Bitcoin’s BIP 110 rejection shows where the market stands on data vs. payments
Bitcoin’s BIP 110 deadline is close, and miners are not touching it. Support is at zero. That is not a shrug; it is a market answer. My take: this is bigger than a niche developer quarrel. Bitcoin users can keep arguing about what the network is “for,” but the people who would need to move first are not rushing to ban newer uses just because they make the chain uglier.

The proposal, formally called the Reduced Data Temporary Soft Fork, would tighten Bitcoin’s data storage paths for one year. It would shrink OP_RETURN back to its older limit, block most arbitrary data chunks above 256 bytes, and restrict some script formats mainly used to store data. In plain English, it targets Ordinals and inscriptions. It also targets token schemes that use these paths to put images, text, or token metadata on-chain. The deadline is in early August. Miner support is still below 1%. Right now, it is zero.
That lack of backing matters, even though BIP 110 was framed as a user-activated soft fork with a 55% signaling threshold instead of the usual 95%. Miners are not even flirting with it. Most guides frame this as payments versus spam. That is only half right. The rejection suggests much of the market is willing to let Bitcoin be more than peer-to-peer cash, whether purists like that or not. Digital art and token experiments create noise. They also bring users and fees. Attention too, for better or worse. Sometimes that attention is hollow. Sometimes it turns into demand. Bitcoin has already seen both, during institutional buying waves and bursts of new app activity.
Two major Bitcoin figures have come out against BIP 110. Michael Saylor, founder of Strategy, posted on Saturday that “there are 110 things more dangerous to Bitcoin than spam.” He said the proposal “turns a spam dispute into a consensus change that would invalidate some currently valid, fee-paying transactions.” His point was direct: the precedent is worse than the spam. Adam Back, Blockstream co-founder and creator of hashcash, which is cited in the Bitcoin white paper, made the same basic argument in rougher language. “Bitcoin respectfully says no to what you want,” he wrote. If supporters still want those rules, he suggested they fork away. “Bitcoin won’t be joining it.”
There are 110 things more dangerous to Bitcoin than spam.
BIP 110 turns a spam dispute into a consensus change that would invalidate some currently valid, fee-paying transactions.
That precedent is the danger. We should save our energy for threats that really matter. $BTC https://t.co/LoSkl9XSo1
– Michael Saylor (@saylor) July 11, 2026
The pushback is lopsided, despite the online fighting. I will be honest: that split tells us more than another week of forum arguments would. Supporters of BIP 110 argue that data limits would keep Bitcoin focused on payments and make life easier for nodes. That concern is not absurd. Bloated chains are a real problem. But critics see the proposal as a policy fight disguised as a consensus rule. Why does this matter? Because once consensus rules start filtering currently valid, fee-paying transactions by social preference, every future content fight gets a template.

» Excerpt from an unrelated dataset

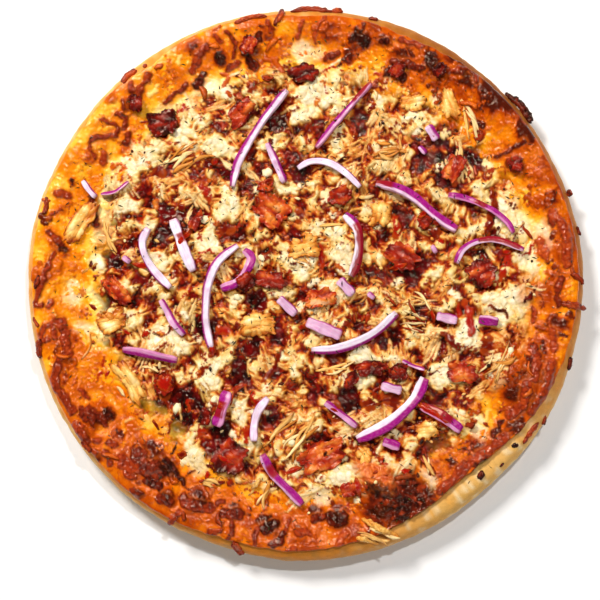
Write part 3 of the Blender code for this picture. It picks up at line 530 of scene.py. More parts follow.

This is the part that matters. Bitcoin is slow to change by design, and sometimes that is maddening. Here, that slowness may be doing its job. Yes, this sounds like praise for inertia after saying the chain is getting messier. Bear with me. A vocal group can complain loudly, but it still has to persuade miners, users, businesses, infrastructure operators, and developers to move together. BIP 110 has not done that. For investors, that resistance matters. It suggests the rules are hard to bend quickly, even when influential people are arguing in public. Boring governance has its uses.
What this means
BIP 110’s rejection points to a plain market answer: much of Bitcoin is willing to tolerate data-heavy use cases, at least for now. That does not mean everyone likes Ordinals. Plenty of people hate them. I get why. But the market is not treating them as an emergency that justifies changing consensus rules. For traders, BTC is no longer just a single-purpose payments asset. It now has a messy extra source of demand from inscriptions and collectibles. Token experiments sit in that same bucket, though some will probably age badly. Some may stick.
Investors should watch what builders do next. Since BIP 110 has no miner traction, Ordinals and related protocols have room to keep growing. The useful numbers are simple: daily inscriptions, Bitcoin transaction fees, activity around Bitcoin-based token protocols, serious integrations from wallets, exchange support, and infrastructure firm adoption. Is this overreading one failed proposal? Maybe for a tiny alt chain, yes. For Bitcoin, no. The early August deadline now looks likely to pass quietly. If it does, the status quo holds, and the next round of Bitcoin data experiments gets more room to show whether it is real demand or just another speculative burst.